Do you see logs like these coming up in the worker container?

airbyte-worker-54db8c4c76-wlspw worker 2022-06-23 22:04:35 INFO i.a.m.l.DogStatsDMetricClient(count):76 - publishing count, name: ATTEMPT_CREATED_BY_RELEASE_STAGE, value: 1, tags: [release_stage:alpha]
airbyte-worker-54db8c4c76-wlspw worker 2022-06-23 22:04:35 INFO i.a.m.l.DogStatsDMetricClient(count):76 - publishing count, name: ATTEMPT_CREATED_BY_RELEASE_STAGE, value: 1, tags: [release_stage:alpha]
airbyte-worker-54db8c4c76-wlspw worker 2022-06-23 22:05:32 INFO i.a.w.t.TemporalAttemptExecution(get):110 - Cloud storage job log path: /workspace/260540/0/logs.log
airbyte-worker-54db8c4c76-z9xml worker 2022-06-24 00:12:29 INFO i.a.m.l.DogStatsDMetricClient(count):76 - publishing count, name: JOB_CREATED_BY_RELEASE_STAGE, value: 1, tags: [release_stage:alpha]
airbyte-worker-54db8c4c76-wlspw worker Using cache monitor: TimePeriodBasedBufferMonitor(periodInSeconds: 60)
airbyte-worker-54db8c4c76-z9xml worker 2022-06-24 00:12:29 INFO i.a.m.l.DogStatsDMetricClient(count):76 - publishing count, name: JOB_CREATED_BY_RELEASE_STAGE, value: 1, tags: [release_stage:alpha]

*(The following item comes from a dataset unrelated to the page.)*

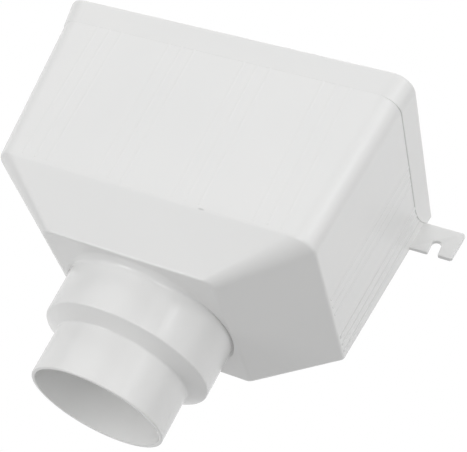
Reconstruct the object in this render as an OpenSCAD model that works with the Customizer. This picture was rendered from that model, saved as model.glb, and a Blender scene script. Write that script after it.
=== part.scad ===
// Rainwater funnel (hopper head) for a wall, moulded in one piece.
// An open-topped box with a raised rim runs down to three sloping faces, a flat
// bottom plate and a stepped round outlet. Two slotted ears stand out at the back.
// Millimetres, +Z up. The origin is on the outlet's axis, at the outlet's lower end.
// The back wall faces +Y and the patterned front faces -Y.

/* [Box] */
// Width across the raised rim, left to right
rim_w = 218.5; // [200:0.5:240]
// Depth from the back wall to the front of the raised rim
rim_d = 130.5; // [120:0.5:140]
// Height of the box, from the rim's top to the edge where the slopes start
box_h = 108; // [90:1:130]
// Width where the slopes start
mid_w = 195; // [180:1:198]
// Depth where the slopes start
mid_d = 123; // [112:1:124]
// Wall thickness of the box, the slopes and the bottom plate
wall = 2.6; // [2.2:0.1:3.2]
// Radius of the upright front corners
corner_r = 13; // [8:1:20]

/* [Rim] */
// Height of the raised rim band
band_h = 15; // [12:0.5:22]
// How far the band stands out from the walls at the rim
band_out = 1.2; // [0.8:0.1:1.8]
// How far the band stands out from the side walls at its lower edge
band_step = 0.5; // [0.4:0.1:0.8]
// How far it stands out from the front wall there
band_step_front = 0.1; // [0.1:0.1:0.4]
// Height of the band that is left at the back wall
band_end_h = 5; // [4:0.5:7]
// Length over which the band's lower edge curves up to the back wall
band_sweep = 28; // [20:1:40]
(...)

Can you try upgrading to the latest? We’ve been making improvements in our metrics implementation. Since 0.39.19-alpha, in additional to PUBLISH_METRICS set to true, we also need to set the METRIC_CLIENT variable to datadog.

If both are set correctly, we should see the above log lines come up in the applications emitting metrics.

Thanks a lot @davinchia, upgrading + adding METRIC_CLIENT did the trick!